I am an Assistant Professor at the University of California, San Francisco with a joint appointment at the Institute for Health & Aging at the School of Nursing and the Department of Otolaryngology at the School of Medicine. My research focuses on the neuroscience of creativity, complex sound perception in cochlear implant users, as well as the impact of music on the aging brain.
I’m a collegiate faculty member of San Francisco Conservatory of Music, co-teaching a class with Dr. Indre Viskontas on Music and the Brain. I’m the scientific analyst for the UCSF team starting the Sound Health Network in collaboration with the National Endowment for the Arts, National Institutes of Health, and the Kennedy Center, whose mission is to increase public awareness and research about music, health, and wellness.
Prior to these positions, I served as adjunct faculty at the Peabody Institute of Music and Johns Hopkins University teaching introductory survey courses on music perception and cognition to graduate and undergraduate students. From July 2015-January 2016, I also worked for the Retrospective Index of Music Periodicals (www.ripm.org), a scholarly non-profit organization that digitizes and provides access to music periodicals from 1760-1966 for researchers and scholars. I completed my Ph.D. in Music Theory and Cognition from Northwestern University in March 2015.
My dissertation research focused on factors that influence attention when listening to multiple musical lines. Specifically, I investigated how musical structure and elements of an individual’s musical training affect where attention is directed when listening to Baroque imitative counterpoint. My interdisciplinary work took place in the Music Cognition Lab as well as at the Auditory Neuroscience Lab, combining perceptual studies with neurobiological studies. My dissertation combined approaches from musicology, music theory, cognitive science, and auditory neuroscience to study the question of attention when listening to music. I am also interested in neural plasticity and musical training, exploring the musical brain and the biological basis of musical performance.

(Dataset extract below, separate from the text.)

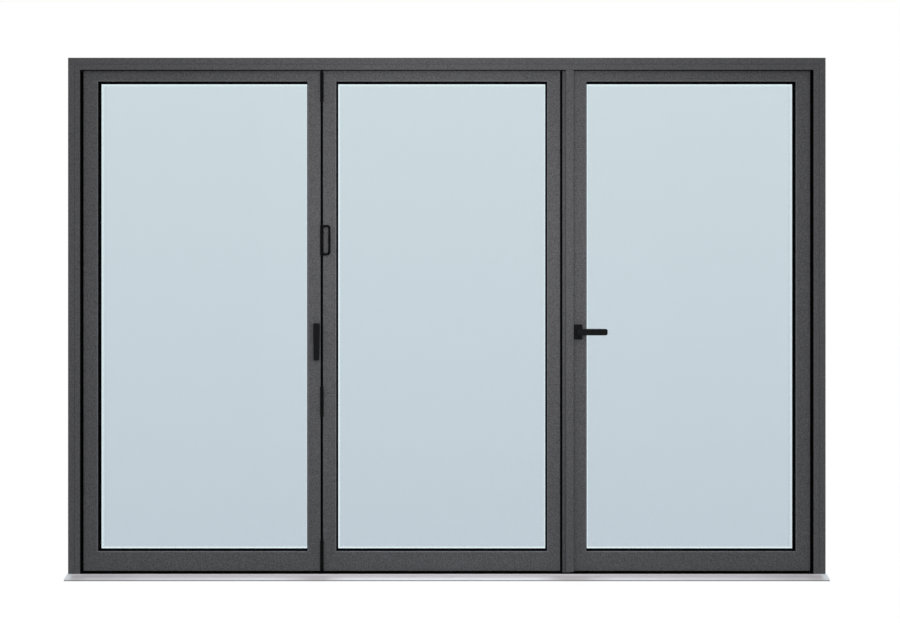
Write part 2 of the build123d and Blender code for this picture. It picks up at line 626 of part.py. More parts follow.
def main():
    """Build every node and write it."""
    os.makedirs("parts", exist_ok=True)
    for name, bar in frame_bars().items():
        save(name, bar)
    for name, solids in threshold_parts().items():
        save(name, *solids)
    for name, seal in upright_seals().items():
        save(name, seal)

    left_leaf = Leaf("left_leaf", LEFT_LEAF_LEFT, LEFT_LEAF_RIGHT, HINGE_STILE, CLOSING_STILE)
    middle_leaf = Leaf(
        "middle_leaf", MIDDLE_LEAF_LEFT, MIDDLE_LEAF_RIGHT, MEETING_STILE, CLOSING_STILE
    )
    door_leaf = Leaf("door_leaf", DOOR_LEAF_LEFT, DOOR_LEAF_RIGHT, LOCK_STILE, HINGE_STILE)
    mullion = meeting_mullion()

    leaf_depth = LEAF_BACK - LEAF_FRONT
    spindle_start = (LEVER_X, LEAF_FRONT - NECK_END_GAP, LEVER_HEIGHT)
    spindle = rod(SPINDLE_RADIUS, spindle_start, leaf_depth + 2 * NECK_END_GAP, "Y")
    bore_start = (LEVER_X, LEAF_FRONT, LEVER_HEIGHT)
    spindle_bore = rod(SPINDLE_RADIUS + BORE_CLEARANCE, bore_start, leaf_depth, "Y")
    plate_y = (LEAF_FRONT + LEAF_BACK) / 2
    plate_half = FACEPLATE_WIDTH / 2
    faceplate = block(
        DOOR_LEAF_LEFT,
        DOOR_LEAF_LEFT + FACEPLATE_THICKNESS,
        plate_y - plate_half,
        plate_y + plate_half,
        LEVER_HEIGHT - FACEPLATE_HEIGHT / 2,
        LEVER_HEIGHT + FACEPLATE_HEIGHT / 2,
    )
    keep = block(
        MULLION_RIGHT - FACEPLATE_THICKNESS,
        MULLION_RIGHT,
        plate_y - plate_half,
        plate_y + plate_half,
        LEVER_HEIGHT - KEEP_HEIGHT / 2,
        LEVER_HEIGHT + KEEP_HEIGHT / 2,
    )

    for leaf in (left_leaf, middle_leaf, door_leaf):
        for part, bar in leaf.bars().items():
            if leaf is door_leaf and part == "left_stile":
                bar = bar - spindle_bore - faceplate
            save(f"{leaf.name}_{part}", bar)
        save(f"{leaf.name}_glass", *leaf.panes())
    save("fold_pair_beads", left_leaf.beads(), middle_leaf.beads())
    save("fold_pair_glazing_seals", *left_leaf.seals(), *middle_leaf.seals())
    save("fold_pair_spacers", left_leaf.spacer(), middle_leaf.spacer())
    save("door_leaf_beads", door_leaf.beads())
    save("door_leaf_glazing_seals", *door_leaf.seals())
    save("door_leaf_spacer", door_leaf.spacer())

    save("meeting_mullion", mullion - keep)
    save("lock_keep", keep)
    save("lock_faceplate", faceplate)
    save("fold_hinges", *[fold_barrel(height) for height in FOLD_HINGE_HEIGHTS])
    save("pull_hinge", fold_barrel(PULL_HINGE_HEIGHT) + pull_loop())

    left_pivot = (JAMB_LEFT_FACE + LEFT_LEAF_LEFT) / 2
    right_pivot = (JAMB_RIGHT_FACE + DOOR_LEAF_RIGHT) / 2
    left_halves = [jamb_hinge(left_pivot, -1, height) for height in JAMB_HINGE_HEIGHTS]
    right_halves = [jamb_hinge(right_pivot, 1, height) for height in JAMB_HINGE_HEIGHTS]
    save("left_jamb_hinge_frames", *[halves[0] for halves in left_halves])
    save("left_leaf_hinges", *[halves[1] for halves in left_halves])
    save("right_jamb_hinge_frames", *[halves[0] for halves in right_halves])
    save("door_leaf_hinges", *[halves[1] for halves in right_halves])

    base, handle = bolt_handle()
    save("bolt_handle_base", base)
    save("bolt_handle", handle)
    save("inside_rose", rose(-1))
    save("outside_rose", rose(1))
    save("inside_lever", lever(-1) + spindle)
    save("outside_lever", lever(1))


main()
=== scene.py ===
"""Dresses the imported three-leaf bi-fold door: its finishes, its fittings and a plain studio.

Lengths are in metres. X runs along the door, Y from the room (-) to the outside (+), Z up.
"""

import logging
import math
from dataclasses import dataclass
from enum import Enum
from typing import Callable, Self, Sequence

import bmesh
import bpy
from mathutils import Matrix, Vector

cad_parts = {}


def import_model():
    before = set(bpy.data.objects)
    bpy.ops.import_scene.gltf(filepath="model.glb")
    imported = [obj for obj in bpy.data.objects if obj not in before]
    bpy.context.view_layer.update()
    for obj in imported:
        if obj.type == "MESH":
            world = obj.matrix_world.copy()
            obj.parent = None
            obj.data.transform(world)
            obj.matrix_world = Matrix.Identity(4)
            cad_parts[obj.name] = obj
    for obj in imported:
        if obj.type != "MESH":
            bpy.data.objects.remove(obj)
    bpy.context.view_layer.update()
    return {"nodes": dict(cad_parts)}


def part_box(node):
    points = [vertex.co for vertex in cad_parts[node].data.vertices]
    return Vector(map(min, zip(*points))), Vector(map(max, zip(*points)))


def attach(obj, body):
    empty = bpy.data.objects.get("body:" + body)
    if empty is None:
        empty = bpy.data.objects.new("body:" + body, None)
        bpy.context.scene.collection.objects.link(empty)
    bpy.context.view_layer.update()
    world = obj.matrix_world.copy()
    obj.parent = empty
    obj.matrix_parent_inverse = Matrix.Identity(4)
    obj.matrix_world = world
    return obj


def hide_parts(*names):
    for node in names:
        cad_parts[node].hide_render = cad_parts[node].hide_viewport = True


LOG = logging.getLogger("bifold_door")

Point = tuple[float, float, float]
Colour = tuple[float, float, float, float]
Span = tuple[float, float]
Place = Sequence[float]
Test = Callable[[Vector, Vector], bool]
Thing = bpy.types.Object
Socket = bpy.types.NodeSocket
Tree = bpy.types.NodeTree
Material = bpy.types.Material

# Two places closer than this are one place.
NEAR = 0.00005
# Shares of a direction that count as along an axis and as square to it.
MOSTLY = 0.9
BARELY = 0.01
# Angles in degrees up to which two faces shade as one.
SMOOTH = 35.0
SMOOTH_RUBBER = 60.0
SMOOTH_SCREW = 30.0
# Where nearly all values of a noise lie.
MOST_NOISE = (0.3, 0.7)
WHITE = (1.0, 1.0, 1.0, 1.0)
UNSCALED = (1.0, 1.0, 1.0)
UPRIGHT = (math.pi / 2, 0.0, 0.0)
FLAT = (0.0, 0.0, 0.0)
# How a cylinder is turned to run along each axis, or a plane to be square to it.
TURNS = {"x": (0.0, math.pi / 2, 0.0), "y": UPRIGHT, "z": FLAT}


class Body(Enum):
    """The bodies that pieces ride on."""

    FRAME = "frame"
    LEAF = "traffic_leaf"
    LEVER = "door_lever"
    GRIP = "bolt_grip"


class Finish(Enum):
    """The finishes, each with the record's material slot."""

    COATING = "grey_coating"
    BEADS = "bead_coating"
    FITTINGS = "black_fittings"
    BARRELS = "barrel_paint"
    RUBBER = "black_rubber"
    MAT = "ribbed_mat"
    ALUMINIUM = "satin_aluminium"
    LOCK_STEEL = "lock_steel"
    SPACER = "spacer_bar"
    GLASS = "glass"

    @property
    def slot(self) -> str:
        """The record's slot that the finish belongs to."""
        return SHARED_SLOTS.get(self, self).value


SHARED_SLOTS = {
    Finish.MAT: Finish.RUBBER,
    Finish.BEADS: Finish.COATING,
    Finish.BARRELS: Finish.FITTINGS,
}


class Side(Enum):
    """The two faces of the door, with their direction along Y."""

    ROOM = -1
    OUTSIDE = 1

    @property
    def word(self) -> str:
        """The side's word in the names of CAD nodes."""
        return "inside" if self is Side.ROOM else "outside"

    @property
    def other(self) -> "Side":
        """The opposite side."""
        return Side(-self.value)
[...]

Before my Ph.D., I completed Master’s degrees in Musicology and Piano Performance from Peabody Institute of Music. I have published papers in a variety of peer-reviewed journals and have given invited lectures at Wellesley College, University of Chicago, American University, Peabody Conservatory of Music, and the Juilliard School. I have presented at regional, national, and international meetings of the Society for Music Theory (SMT), the Society for Music Perception and Cognition (SMPC), the Neurosciences and Music Conferences, the Society for the Neuroscience of Creativity (SfNC), and the Association for Research in Otolaryngology (ARO).